Information provided:
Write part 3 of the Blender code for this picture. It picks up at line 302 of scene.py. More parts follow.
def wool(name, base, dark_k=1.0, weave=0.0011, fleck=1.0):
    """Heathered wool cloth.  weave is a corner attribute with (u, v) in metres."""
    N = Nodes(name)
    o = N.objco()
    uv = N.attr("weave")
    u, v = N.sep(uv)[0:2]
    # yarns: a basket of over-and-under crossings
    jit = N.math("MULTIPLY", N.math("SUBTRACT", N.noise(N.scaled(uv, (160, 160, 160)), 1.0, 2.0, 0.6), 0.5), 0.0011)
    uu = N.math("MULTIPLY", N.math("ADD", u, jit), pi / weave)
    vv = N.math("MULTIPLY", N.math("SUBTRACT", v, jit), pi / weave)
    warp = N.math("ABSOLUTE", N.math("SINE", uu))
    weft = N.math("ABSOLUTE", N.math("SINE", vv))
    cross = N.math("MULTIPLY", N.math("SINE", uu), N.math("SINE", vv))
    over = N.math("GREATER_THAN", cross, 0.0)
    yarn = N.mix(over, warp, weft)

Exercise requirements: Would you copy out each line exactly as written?

Solution for this problem:
Write part 3 of the Blender code for this picture. It picks up at line 302 of scene.py. More parts follow.
def wool(name, base, dark_k=1.0, weave=0.0011, fleck=1.0):
    """Heathered wool cloth.  weave is a corner attribute with (u, v) in metres."""
    N = Nodes(name)
    o = N.objco()
    uv = N.attr("weave")
    u, v = N.sep(uv)[0:2]
    # yarns: a basket of over-and-under crossings
    jit = N.math("MULTIPLY", N.math("SUBTRACT", N.noise(N.scaled(uv, (160, 160, 160)), 1.0, 2.0, 0.6), 0.5), 0.0011)
    uu = N.math("MULTIPLY", N.math("ADD", u, jit), pi / weave)
    vv = N.math("MULTIPLY", N.math("SUBTRACT", v, jit), pi / weave)
    warp = N.math("ABSOLUTE", N.math("SINE", uu))
    weft = N.math("ABSOLUTE", N.math("SINE", vv))
    cross = N.math("MULTIPLY", N.math("SINE", uu), N.math("SINE", vv))
    over = N.math("GREATER_THAN", cross, 0.0)
    yarn = N.mix(over, warp, weft)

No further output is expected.